• [Goal]:
The listing must be reproduced in full, exactly as it stands.

#### Data section ####

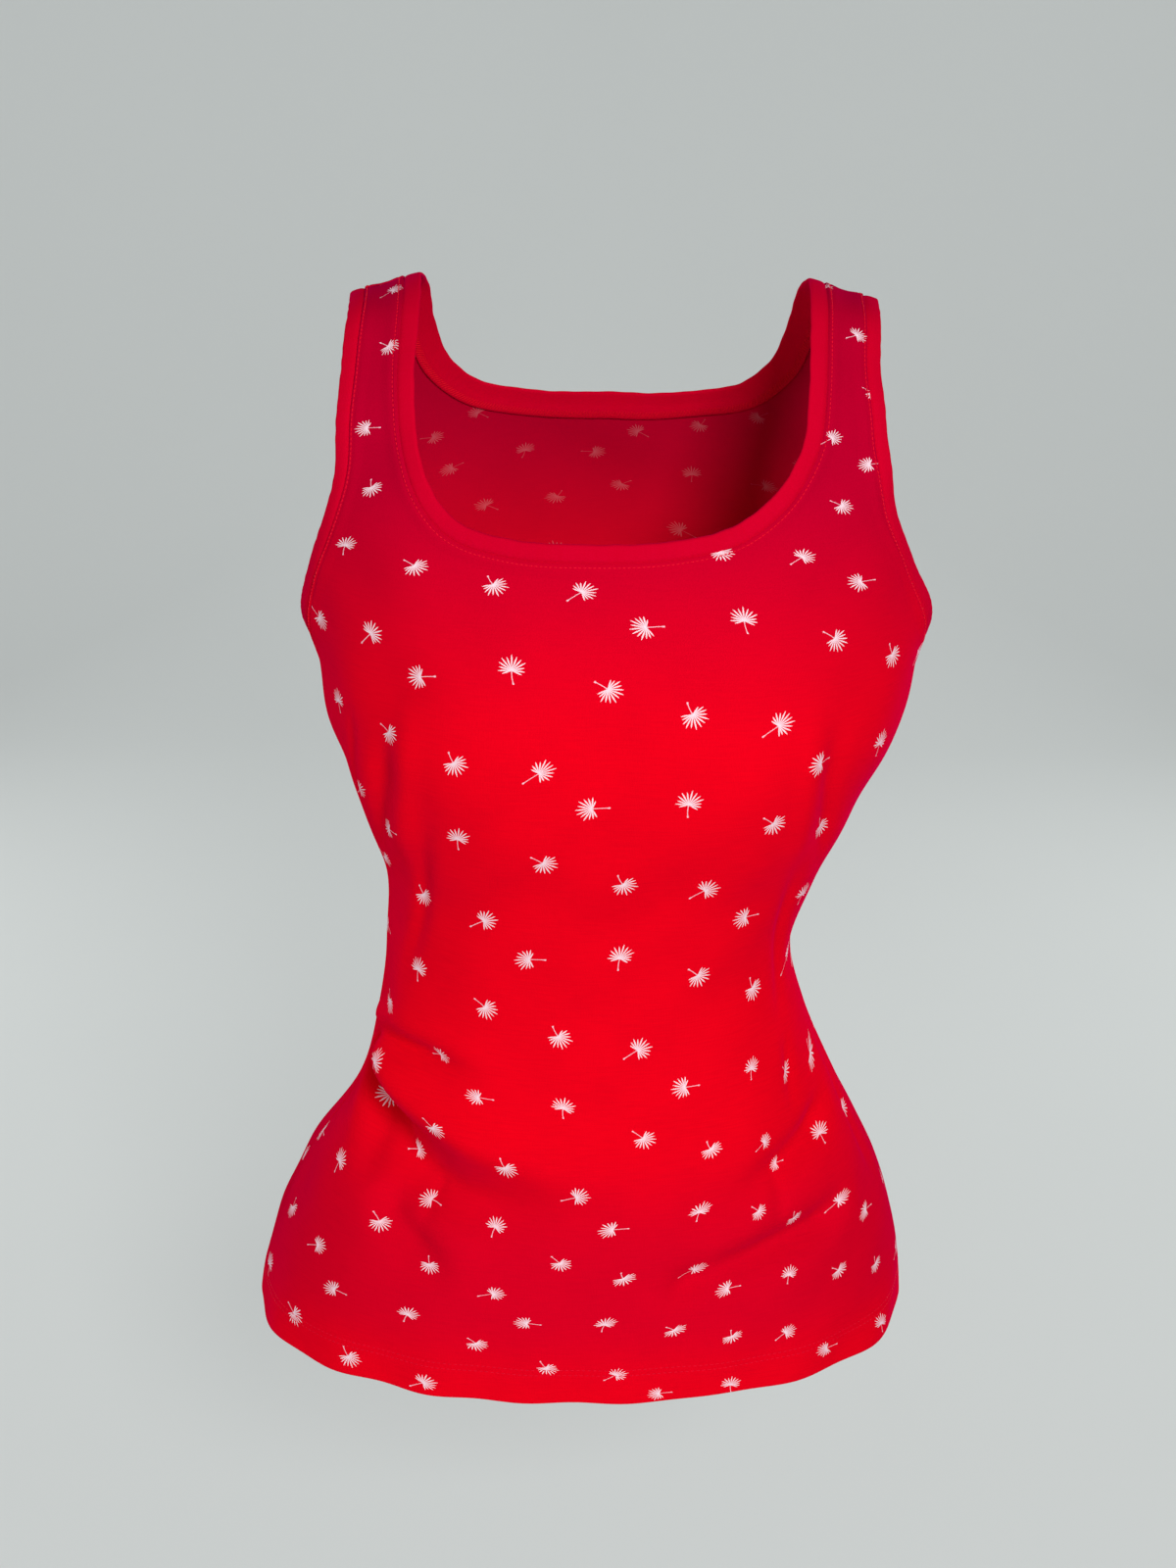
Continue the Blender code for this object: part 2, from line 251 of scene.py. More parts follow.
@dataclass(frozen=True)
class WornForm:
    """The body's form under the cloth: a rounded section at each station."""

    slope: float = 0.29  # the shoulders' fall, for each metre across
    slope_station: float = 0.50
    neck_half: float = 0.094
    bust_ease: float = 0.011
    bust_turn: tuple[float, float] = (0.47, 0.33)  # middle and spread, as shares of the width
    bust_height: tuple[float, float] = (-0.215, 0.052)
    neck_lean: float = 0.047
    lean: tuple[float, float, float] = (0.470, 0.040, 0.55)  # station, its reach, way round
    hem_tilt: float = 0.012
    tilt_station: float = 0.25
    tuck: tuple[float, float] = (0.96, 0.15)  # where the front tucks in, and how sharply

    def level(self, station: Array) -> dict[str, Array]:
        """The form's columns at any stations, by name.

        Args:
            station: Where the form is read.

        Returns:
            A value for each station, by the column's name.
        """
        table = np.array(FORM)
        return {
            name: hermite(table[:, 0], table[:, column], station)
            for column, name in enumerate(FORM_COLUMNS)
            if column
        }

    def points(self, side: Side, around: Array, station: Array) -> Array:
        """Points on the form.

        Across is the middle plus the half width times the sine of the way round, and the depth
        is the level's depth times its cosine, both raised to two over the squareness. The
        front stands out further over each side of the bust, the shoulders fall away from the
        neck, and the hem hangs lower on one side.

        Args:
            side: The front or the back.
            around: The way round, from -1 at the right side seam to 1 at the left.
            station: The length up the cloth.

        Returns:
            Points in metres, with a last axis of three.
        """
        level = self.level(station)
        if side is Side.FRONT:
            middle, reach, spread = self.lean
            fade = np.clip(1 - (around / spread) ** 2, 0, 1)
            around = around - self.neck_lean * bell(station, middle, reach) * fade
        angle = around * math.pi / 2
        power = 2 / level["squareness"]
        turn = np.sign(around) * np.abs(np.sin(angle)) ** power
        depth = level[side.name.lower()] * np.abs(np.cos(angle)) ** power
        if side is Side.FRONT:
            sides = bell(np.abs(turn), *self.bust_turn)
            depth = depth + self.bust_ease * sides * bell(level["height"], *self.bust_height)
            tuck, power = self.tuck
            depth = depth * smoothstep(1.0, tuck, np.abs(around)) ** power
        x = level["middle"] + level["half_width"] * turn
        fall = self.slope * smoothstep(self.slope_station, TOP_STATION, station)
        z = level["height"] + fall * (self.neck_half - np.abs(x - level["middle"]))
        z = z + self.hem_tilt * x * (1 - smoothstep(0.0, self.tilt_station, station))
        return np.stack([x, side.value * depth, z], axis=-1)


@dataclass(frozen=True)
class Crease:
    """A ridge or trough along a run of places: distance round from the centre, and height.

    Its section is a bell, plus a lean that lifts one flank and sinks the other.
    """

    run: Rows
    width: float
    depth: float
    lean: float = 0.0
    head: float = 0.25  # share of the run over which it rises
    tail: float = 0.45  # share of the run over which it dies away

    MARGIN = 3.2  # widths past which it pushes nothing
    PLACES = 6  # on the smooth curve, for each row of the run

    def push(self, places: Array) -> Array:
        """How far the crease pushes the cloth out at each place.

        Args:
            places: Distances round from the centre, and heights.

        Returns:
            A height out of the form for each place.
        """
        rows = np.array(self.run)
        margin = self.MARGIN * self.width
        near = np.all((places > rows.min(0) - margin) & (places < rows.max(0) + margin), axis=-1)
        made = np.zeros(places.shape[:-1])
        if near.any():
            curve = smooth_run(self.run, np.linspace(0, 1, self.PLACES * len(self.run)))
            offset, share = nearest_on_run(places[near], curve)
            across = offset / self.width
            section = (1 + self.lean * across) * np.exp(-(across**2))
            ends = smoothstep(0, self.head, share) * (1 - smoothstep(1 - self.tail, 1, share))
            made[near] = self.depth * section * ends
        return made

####

• [Solution below]:
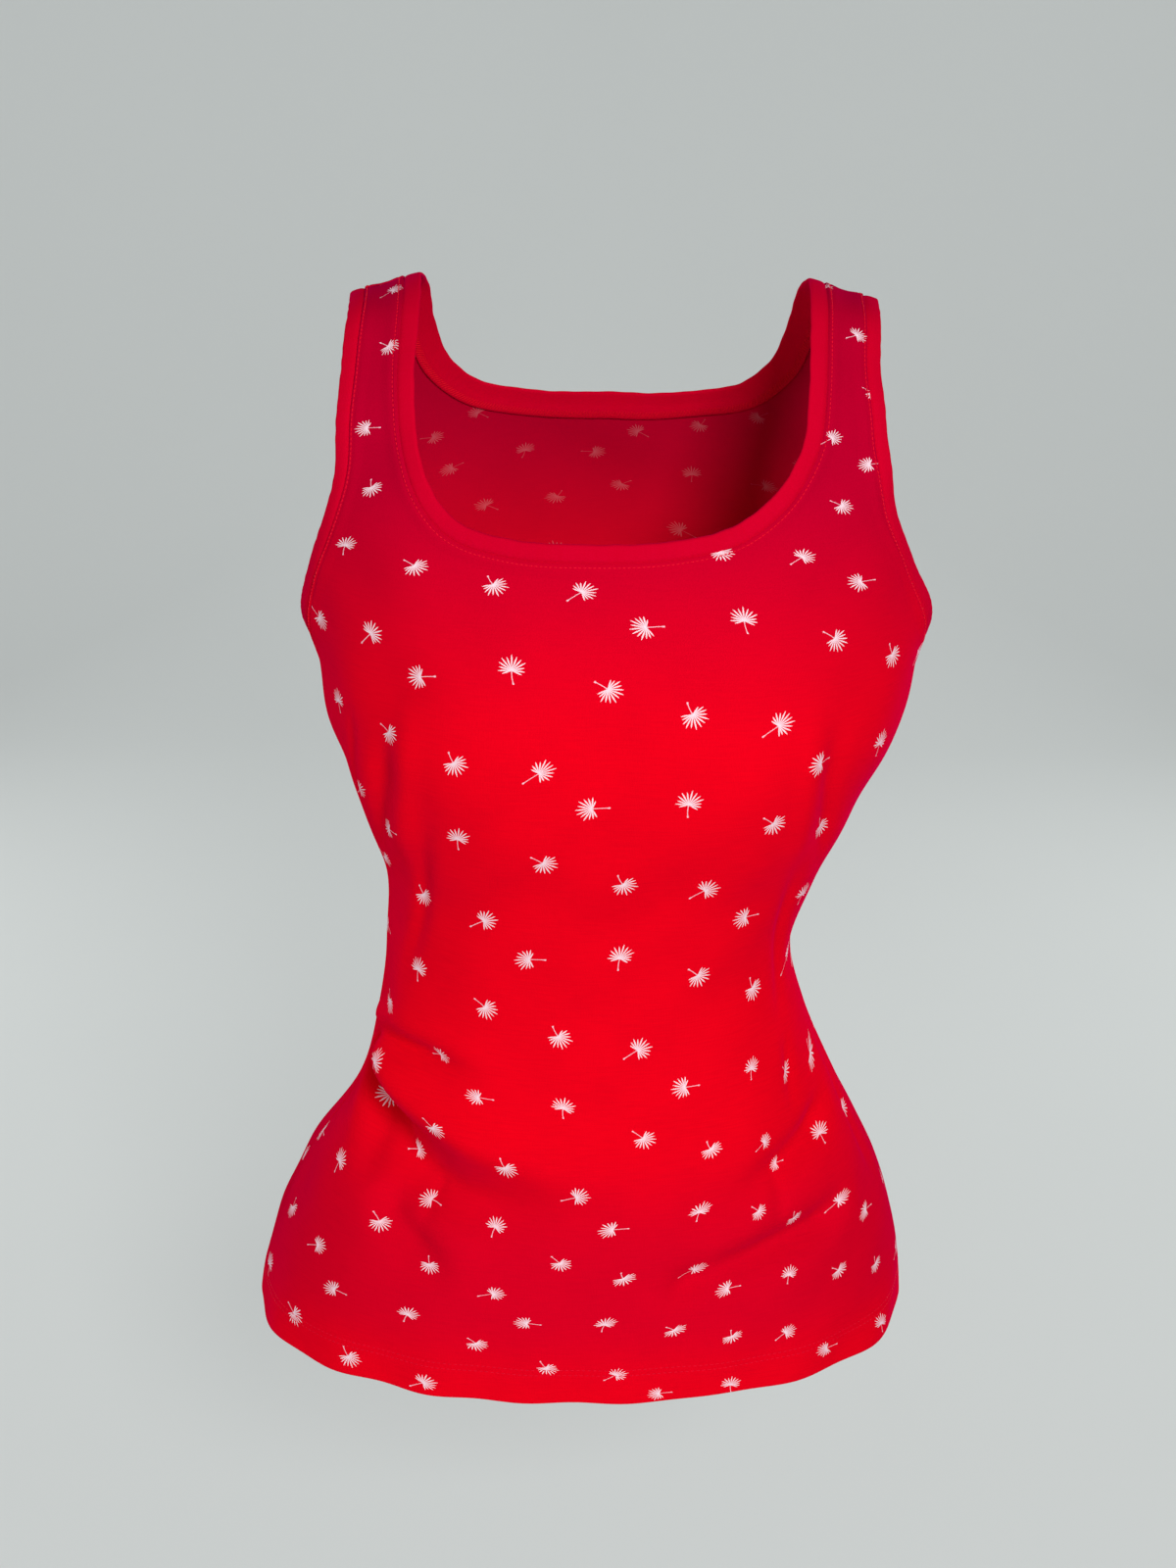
Continue the Blender code for this object: part 2, from line 251 of scene.py. More parts follow.
@dataclass(frozen=True)
class WornForm:
    """The body's form under the cloth: a rounded section at each station."""

    slope: float = 0.29  # the shoulders' fall, for each metre across
    slope_station: float = 0.50
    neck_half: float = 0.094
    bust_ease: float = 0.011
    bust_turn: tuple[float, float] = (0.47, 0.33)  # middle and spread, as shares of the width
    bust_height: tuple[float, float] = (-0.215, 0.052)
    neck_lean: float = 0.047
    lean: tuple[float, float, float] = (0.470, 0.040, 0.55)  # station, its reach, way round
    hem_tilt: float = 0.012
    tilt_station: float = 0.25
    tuck: tuple[float, float] = (0.96, 0.15)  # where the front tucks in, and how sharply

    def level(self, station: Array) -> dict[str, Array]:
        """The form's columns at any stations, by name.

        Args:
            station: Where the form is read.

        Returns:
            A value for each station, by the column's name.
        """
        table = np.array(FORM)
        return {
            name: hermite(table[:, 0], table[:, column], station)
            for column, name in enumerate(FORM_COLUMNS)
            if column
        }

    def points(self, side: Side, around: Array, station: Array) -> Array:
        """Points on the form.

        Across is the middle plus the half width times the sine of the way round, and the depth
        is the level's depth times its cosine, both raised to two over the squareness. The
        front stands out further over each side of the bust, the shoulders fall away from the
        neck, and the hem hangs lower on one side.

        Args:
            side: The front or the back.
            around: The way round, from -1 at the right side seam to 1 at the left.
            station: The length up the cloth.

        Returns:
            Points in metres, with a last axis of three.
        """
        level = self.level(station)
        if side is Side.FRONT:
            middle, reach, spread = self.lean
            fade = np.clip(1 - (around / spread) ** 2, 0, 1)
            around = around - self.neck_lean * bell(station, middle, reach) * fade
        angle = around * math.pi / 2
        power = 2 / level["squareness"]
        turn = np.sign(around) * np.abs(np.sin(angle)) ** power
        depth = level[side.name.lower()] * np.abs(np.cos(angle)) ** power
        if side is Side.FRONT:
            sides = bell(np.abs(turn), *self.bust_turn)
            depth = depth + self.bust_ease * sides * bell(level["height"], *self.bust_height)
            tuck, power = self.tuck
            depth = depth * smoothstep(1.0, tuck, np.abs(around)) ** power
        x = level["middle"] + level["half_width"] * turn
        fall = self.slope * smoothstep(self.slope_station, TOP_STATION, station)
        z = level["height"] + fall * (self.neck_half - np.abs(x - level["middle"]))
        z = z + self.hem_tilt * x * (1 - smoothstep(0.0, self.tilt_station, station))
        return np.stack([x, side.value * depth, z], axis=-1)


@dataclass(frozen=True)
class Crease:
    """A ridge or trough along a run of places: distance round from the centre, and height.

    Its section is a bell, plus a lean that lifts one flank and sinks the other.
    """

    run: Rows
    width: float
    depth: float
    lean: float = 0.0
    head: float = 0.25  # share of the run over which it rises
    tail: float = 0.45  # share of the run over which it dies away

    MARGIN = 3.2  # widths past which it pushes nothing
    PLACES = 6  # on the smooth curve, for each row of the run

    def push(self, places: Array) -> Array:
        """How far the crease pushes the cloth out at each place.

        Args:
            places: Distances round from the centre, and heights.

        Returns:
            A height out of the form for each place.
        """
        rows = np.array(self.run)
        margin = self.MARGIN * self.width
        near = np.all((places > rows.min(0) - margin) & (places < rows.max(0) + margin), axis=-1)
        made = np.zeros(places.shape[:-1])
        if near.any():
            curve = smooth_run(self.run, np.linspace(0, 1, self.PLACES * len(self.run)))
            offset, share = nearest_on_run(places[near], curve)
            across = offset / self.width
            section = (1 + self.lean * across) * np.exp(-(across**2))
            ends = smoothstep(0, self.head, share) * (1 - smoothstep(1 - self.tail, 1, share))
            made[near] = self.depth * section * ends
        return made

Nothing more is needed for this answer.